— begin Material provided —
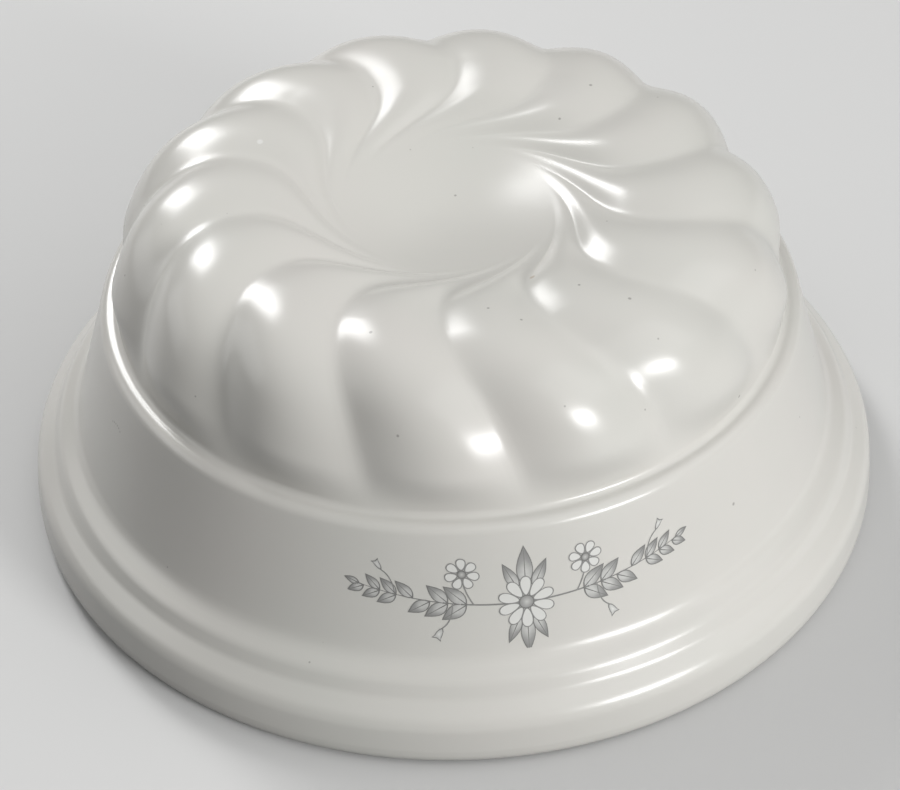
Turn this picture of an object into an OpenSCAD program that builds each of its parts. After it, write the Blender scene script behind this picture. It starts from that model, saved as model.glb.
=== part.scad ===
// Gelatin mould in glazed stoneware: a flanged band below a swirled, fluted dome with a dimple.
// It stands on its rim with the cavity facing down. The origin is at the centre of the foot.

/* [Rim] */
// Diameter over the rim
rim_d = 210; // [208:0.5:224]
// Width of the flat ring that the mould stands on
foot_w = 4; // [3:0.5:7]
// Height of the widest place round the rim
edge_h = 4.8; // [4.2:0.1:6]
// Rounding below the rim's edge
edge_fillet = 3.4; // [1:0.2:3.6]
// Rounding of the foot's inner edge
foot_fillet = 1; // [0.4:0.1:1.4]
// Inset of the flange's brow from the rim
flange_inset = 0.7; // [0.4:0.1:2]
// Height of the flange's brow
flange_h = 12.3; // [11:0.1:13]
// Rounding of the flange's brow
flange_fillet = 6; // [1:0.5:8]

/* [Step and band] */
// Radius of the groove between the flange and the step
groove_r = 99.7; // [99:0.1:100.5]
// Height of the groove
groove_h = 16.3; // [15:0.1:17.4]
// Rounding in the groove
groove_fillet = 2.5; // [0.5:0.1:3]
// Radius of the step's edge above the groove
step_r = 97.8; // [96:0.1:98.4]
// Height of the step's edge
step_h = 19.8; // [18.8:0.1:21.5]
// Rounding of the step's edge
step_fillet = 1; // [0.4:0.1:1.4]
// Radius of the band at its foot
band_foot_r = 93.2; // [91:0.1:94.5]
// Height of the band's foot, above the sloping ledge
band_foot_h = 22.6; // [21.8:0.1:25]
// Radius of the hollow between the ledge and the band
band_fillet = 6; // [2:0.5:8]
// Radius of the shoulder's outer edge
shoulder_r = 84.2; // [83.8:0.1:87]
// Height of the shoulder's outer edge
shoulder_h = 54.4; // [48:0.1:60]
// Rise of the shoulder's ledge towards the dome
shoulder_rise = 0.3; // [0.1:0.1:1.2]
// Rounding of the shoulder's outer edge
shoulder_fillet = 1.6; // [0.6:0.1:1.8]
// Rounding of the corners inside the band
inner_fillet = 2; // [1:0.5:3]
// Wall thickness all over
wall = 5; // [4:0.1:5.5]

/* [Dome] */
// Radius of the dome where it stands on the shoulder
dome_r = 80.5; // [78:0.1:80.8]
// Radius of the hollow between the shoulder and the dome
dome_fillet = 2.2; // [0.8:0.1:2.6]
// Height of the crown's ring over the shoulder, in the grooves
crown_rise = 30.2; // [26:0.1:40]
// Radius of the crown's ring
crown_r = 60; // [54:0.5:64]
// Radius at which the wall would reach the crown's height if it went straight up from its foot
brow_r = 71.5; // [66:0.5:77]
// Depth of the dimple's middle below the crown's ring
dimple_depth = 10; // [2:0.1:14]
// Radius at which the lobes have run out in the dimple
dimple_r = 26; // [20:0.5:34]

/* [Lobes] */
// Number of lobes round the dome
lobes = 14; // [10:1:16]
// Height of the lobes over the grooves between them
lobe_rise = 2.6; // [1:0.1:4]
// Roundness of the grooves, as a share of the lobe
groove_blend = 0.25; // [0.1:0.05:0.6]
// Share of the wall's height over which the lobes rise from the shoulder
lobe_start = 0.25; // [0.1:0.01:0.5]
// Share of the way into the dimple after which the lobes sink
lobe_end = 0.4; // [0.1:0.01:0.8]
// Turn of the grooves from the shoulder to the crown, clockwise from above
wall_turn = 13.5; // [0:0.5:30]
// Share of that turn by which it runs ahead low on the wall
turn_ease = 0.2; // [0:0.05:0.4]
// Further turn past the crown, the same way
crown_turn = 2.5; // [0:0.5:6]
// Turn of the grooves from the crown into the dimple, the other way
dimple_turn = 60; // [0:1:66]
// Lateness of that turn: more keeps it for the last stretch
turn_lateness = 5; // [2:0.5:6]
// Compass angle of the first groove at the shoulder
first_groove = -128.8; // [-180:0.2:180]

/* [Hidden] */
$fa = 2;
$fs = 0.4;

rim_r = rim_d / 2;
foot_in_r = rim_r - edge_fillet - foot_w;
corner_steps = 6;
// Samples per lobe round the dome, and rows up its wall, down its dimple and across the dimple's middle
lobe_steps = 8;
wall_rows = 12;
dimple_rows = 9;
middle_rows = 3;
ring_steps = lobes * lobe_steps;
// Depth to which the dome's foot is bedded in the shoulder
bed = 1.2;
// Small steps that keep the dome's facets inside the shoulder's round walls
facet_gap = 0.12;
crown_h = shoulder_h + crown_rise;
ledge_h = shoulder_h + shoulder_rise;
// Collar on the shoulder in which the dome stands: its height, and its lean with the dome's wall
collar_h = 1.5 * dome_fillet;
collar_lean = collar_h * (dome_r - brow_r) / (crown_h - ledge_h);

// Unit vector from one point towards another
function toward(from, to) = (to - from) / norm(to - from);

// Points of the round that replaces a corner between two neighbours
function rounded_corner(before, corner, after, r) =
    let (a = toward(corner, before), b = toward(corner, after),
         half = acos(a * b) / 2,
         reach = r / tan(half),
         centre = corner + toward([0, 0], a + b) * r / sin(half),
         start = corner + a * reach - centre,
         sweep = 180 - 2 * half,
         side = a[0] * b[1] - a[1] * b[0] > 0 ? -1 : 1)
    [for (i = [0 : corner_steps])
        let (t = side * sweep * i / corner_steps)
        centre + [start[0] * cos(t) - start[1] * sin(t), start[0] * sin(t) + start[1] * cos(t)]];

// A closed outline whose corners are [radius, height, rounding]
function rounded_outline(corners) =
    let (n = len(corners), at = function (i) [corners[(i + n) % n][0], corners[(i + n) % n][1]])
    [for (i = [0 : n - 1])
        each corners[i][2] > 0
            ? rounded_corner(at(i - 1), at(i), at(i + 1), corners[i][2])
            : [at(i)]];

// Section of the rim, the band and the shoulder
band_section = rounded_outline([
    [foot_in_r, 0, foot_fillet],
    [rim_r, 0, edge_fillet],
    [rim_r, edge_h, flange_fillet],
    [rim_r - flange_inset, flange_h, flange_fillet],
    [groove_r, groove_h, groove_fillet],
    [step_r, step_h, step_fillet],
    [band_foot_r, band_foot_h, band_fillet],
    [shoulder_r, shoulder_h, shoulder_fillet],
    [dome_r - facet_gap, ledge_h, dome_fillet],
    [dome_r - facet_gap - collar_lean, ledge_h + collar_h, 0],
    [dome_r - wall - collar_lean, ledge_h + collar_h, 0],
    [dome_r - wall, shoulder_h - wall, 0],
    [shoulder_r - wall, shoulder_h - wall, inner_fillet],
    [band_foot_r - wall, band_foot_h - wall, inner_fillet],
    [step_r - wall, step_h - wall, inner_fillet]]);

// Height of a lobe over its grooves, from 0 to 1, at a place across it from 0 to 1
function lobe_height(across) =
    let (k = groove_blend, s = sin(180 * across))
    (sqrt(s * s + k * k) - k) / (sqrt(1 + k * k) - k);

function smooth(t) = t <= 0 ? 0 : t >= 1 ? 1 : t * t * (3 - 2 * t);

// Dome rows as [radius, height, share of the lobes' rise, turn of the grooves]
function wall_row(t) =
    [(1 - t) * (1 - t) * dome_r + 2 * t * (1 - t) * brow_r + t * t * crown_r,
     ledge_h + (crown_h - ledge_h) * t * (2 - t),
     smooth(t / lobe_start),
     -wall_turn * t * (1 + turn_ease * (1 - t * t))];
function dimple_row(r) =
    let (t = min(1, (crown_r - r) / (crown_r - dimple_r)))
    [r,
     crown_h - dimple_depth * (1 + cos(180 * r / crown_r)) / 2,
     1 - smooth((t - lobe_end) / (1 - lobe_end)),
     dimple_turn * pow(t, turn_lateness) - wall_turn - crown_turn * (1 - pow(1 - t, 3))];
rows = concat(
    [for (i = [1 : wall_rows]) wall_row(i / wall_rows)],
    [for (i = [1 : dimple_rows]) dimple_row(crown_r + (dimple_r - crown_r) * i / dimple_rows)],
    [for (i = [middle_rows : -1 : 1]) dimple_row(dimple_r * i / (middle_rows + 1))]);

// Outward direction across the rows at each row
function row_normal(i) =
    let (a = rows[max(i - 1, 0)], b = rows[min(i + 1, len(rows) - 1)],
         along = toward([a[0], a[1]], [b[0], b[1]]))
    [along[1], -along[0]];

// Compass angle of the place a number of lobes after the first groove
function lobe_angle(place) = first_groove + 360 * place / lobes;

// One ring of the dome, set in from the outer face by depth
function dome_ring(i, depth) =
    let (row = rows[i], across = row_normal(i))
    [for (k = [0 : ring_steps - 1])
        let (out = lobe_rise * row[2] * lobe_height((k % lobe_steps) / lobe_steps) - depth,
             r = row[0] + across[0] * out,
             angle = lobe_angle(k / lobe_steps) + row[3])
        [r * cos(angle), r * sin(angle), row[1] + across[1] * out]];

// A plain ring that starts or ends a skin of the dome
function plain_ring(r, z) =
    [for (k = [0 : ring_steps - 1])
        let (angle = lobe_angle(k / lobe_steps)) [r * cos(angle), r * sin(angle), z]];

outer_rings = concat([plain_ring(dome_r - facet_gap, shoulder_h - bed)],
    [for (i = [0 : len(rows) - 1]) dome_ring(i, 0)]);
inner_rings = concat([plain_ring(dome_r - wall + facet_gap, shoulder_h - bed)],
    [for (i = [1 : len(rows) - 1]) dome_ring(i, wall)]);

// Triangles between neighbouring rings, with the first ring at an offset in the point list
function skin(rings, offset, flip) =
    [for (j = [0 : rings - 2], k = [0 : ring_steps - 1])
        let (a = offset + j * ring_steps + k,
             b = offset + j * ring_steps + (k + 1) % ring_steps,
             c = a + ring_steps,
             d = b + ring_steps)
        each flip ? [[a, b, d], [a, d, c]] : [[a, d, b], [a, c, d]]];

// Triangles from the last ring of a skin to the point at its centre
function cap(ring_start, centre, flip) =
    [for (k = [0 : ring_steps - 1])
        let (a = ring_start + k, b = ring_start + (k + 1) % ring_steps)
        flip ? [a, b, centre] : [a, centre, b]];

module dome() {
    outer_count = len(outer_rings) * ring_steps;
    inner_count = len(inner_rings) * ring_steps;
    floor_h = crown_h - dimple_depth;
    points = concat([for (ring = outer_rings) each ring], [for (ring = inner_rings) each ring],
        [[0, 0, floor_h], [0, 0, floor_h - wall]]);
    foot = [for (k = [0 : ring_steps - 1])
        let (next = (k + 1) % ring_steps)
        each [[k, next, outer_count + next], [k, outer_count + next, outer_count + k]]];
    faces = concat(
        skin(len(outer_rings), 0, false),
        cap(outer_count - ring_steps, outer_count + inner_count, false),
        skin(len(inner_rings), outer_count, true),
        cap(outer_count + inner_count - ring_steps, outer_count + inner_count + 1, true),
        foot);
    polyhedron(points, faces, convexity = 6);
}

module band() {
    rotate_extrude() polygon(band_section);
}

module mold() {
    color("#dadbd2") union() {
        band();
        dome();
    }
}

mold();
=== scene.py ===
import math

import bpy
from mathutils import Matrix, Vector
from mathutils.bvhtree import BVHTree


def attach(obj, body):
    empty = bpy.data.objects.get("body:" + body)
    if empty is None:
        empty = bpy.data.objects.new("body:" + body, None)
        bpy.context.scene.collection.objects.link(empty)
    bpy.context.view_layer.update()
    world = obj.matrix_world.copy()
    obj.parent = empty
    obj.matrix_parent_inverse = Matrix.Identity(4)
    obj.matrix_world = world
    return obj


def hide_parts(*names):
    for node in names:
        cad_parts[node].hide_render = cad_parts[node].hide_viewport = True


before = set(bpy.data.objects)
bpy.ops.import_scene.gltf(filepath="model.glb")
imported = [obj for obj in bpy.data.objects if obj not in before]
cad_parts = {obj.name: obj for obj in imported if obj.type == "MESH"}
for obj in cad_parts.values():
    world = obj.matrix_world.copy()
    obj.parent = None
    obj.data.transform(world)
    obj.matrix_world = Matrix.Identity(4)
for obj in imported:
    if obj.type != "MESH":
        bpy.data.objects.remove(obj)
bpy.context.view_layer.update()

# Lengths are in metres, and angles in degrees unless a note says radians.
# The mould stands on its rim at z = 0.

rim = {
    "radius": 0.105,
    "footWidth": 0.004,
    "footRound": 0.001,
    "outerStart": 0.5,      # shares of the foot's width at which the outer face starts
    "innerEnd": 0.4,        # and the inner face ends
    "edgeHeight": 0.0048,
    "edgeRound": 0.0034,
    "flangeRadius": 0.1043,
    "flangeHeight": 0.0123,
    "flangeRound": 0.006,
}

band = {
    "grooveRadius": 0.0997,
    "grooveHeight": 0.0163,
    "grooveRound": 0.0045,
    "stepRadius": 0.0978,
    "stepHeight": 0.0198,
    "stepRound": 0.005,
    "footRadius": 0.0932,
    "footHeight": 0.0226,
    "footRound": 0.006,
    "shoulderRadius": 0.0842,
    "shoulderHeight": 0.0544,
    "shoulderRound": 0.0031,
    "shoulderRise": 0.0003,
    "wall": 0.005,
    "innerDomeRound": 0.0006,       # rounds of the corners inside, from the dome down to the step
    "innerShoulderRound": 0.002,
    "innerFootRound": 0.003,
    "innerStepRound": 0.002,
    "roundSteps": 7,        # stretches on each rounded corner
    "longest": 0.004,       # longest stretch between two rings
}

dome = {
    "footRadius": 0.0805,
    "footRound": 0.0018,
    "collar": 1.5,          # height that the foot's rounding may take, in times its radius
    "wallHandle": (0.077, 0.069),       # the curve of the grooves leaves its foot towards here
    "browHandle": (0.073, 0.0845),      # and reaches the crown from here
    "crown": (0.053, 0.0845),
    "dimpleDepth": 0.0095,  # in the middle
    "dimpleRadius": 0.024,  # where the lobes have run out
    "lobes": 14,
    "lobeRise": 0.0033,
    "crownLobeRise": 0.0019,
    "grooveBlend": 0.17,    # roundness of the grooves, as a share of the lobe
    "lobeStart": 0.25,      # share of the wall over which the lobes rise
    "lobeEnd": 0.35,        # share of the way into the dimple after which they sink
    "wallTurn": 15.0,       # clockwise from above, up the wall
    "turnEase": 0.35,       # share of that turn by which it runs ahead low on the wall
    "crownTurn": 1.5,       # further turn past the crown, the same way
    "dimpleTurn": 66.0,     # and back again into the dimple
    "turnLateness": 4,      # more keeps that turn for the last stretch
    "firstGroove": -128.8,
    "lobeSteps": 20,        # columns across each lobe
    "wallStart": 0.045,     # share of the wall below the first row, in the rounding of its foot
    "wallRows": 46,
    "dimpleRows": 46,
    "middleRows": 12,
}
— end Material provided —
Task to complete: Go through the material above and output exactly the lines from the one containing "inner_count = len(inner_rings)" through the one containing "obj.data.transform(world)".

Result of this exercise:
    inner_count = len(inner_rings) * ring_steps;
    floor_h = crown_h - dimple_depth;
    points = concat([for (ring = outer_rings) each ring], [for (ring = inner_rings) each ring],
        [[0, 0, floor_h], [0, 0, floor_h - wall]]);
    foot = [for (k = [0 : ring_steps - 1])
        let (next = (k + 1) % ring_steps)
        each [[k, next, outer_count + next], [k, outer_count + next, outer_count + k]]];
    faces = concat(
        skin(len(outer_rings), 0, false),
        cap(outer_count - ring_steps, outer_count + inner_count, false),
        skin(len(inner_rings), outer_count, true),
        cap(outer_count + inner_count - ring_steps, outer_count + inner_count + 1, true),
        foot);
    polyhedron(points, faces, convexity = 6);
}

module band() {
    rotate_extrude() polygon(band_section);
}

module mold() {
    color("#dadbd2") union() {
        band();
        dome();
    }
}

mold();
=== scene.py ===
import math

import bpy
from mathutils import Matrix, Vector
from mathutils.bvhtree import BVHTree


def attach(obj, body):
    empty = bpy.data.objects.get("body:" + body)
    if empty is None:
        empty = bpy.data.objects.new("body:" + body, None)
        bpy.context.scene.collection.objects.link(empty)
    bpy.context.view_layer.update()
    world = obj.matrix_world.copy()
    obj.parent = empty
    obj.matrix_parent_inverse = Matrix.Identity(4)
    obj.matrix_world = world
    return obj


def hide_parts(*names):
    for node in names:
        cad_parts[node].hide_render = cad_parts[node].hide_viewport = True


before = set(bpy.data.objects)
bpy.ops.import_scene.gltf(filepath="model.glb")
imported = [obj for obj in bpy.data.objects if obj not in before]
cad_parts = {obj.name: obj for obj in imported if obj.type == "MESH"}
for obj in cad_parts.values():
    world = obj.matrix_world.copy()
    obj.parent = None
    obj.data.transform(world)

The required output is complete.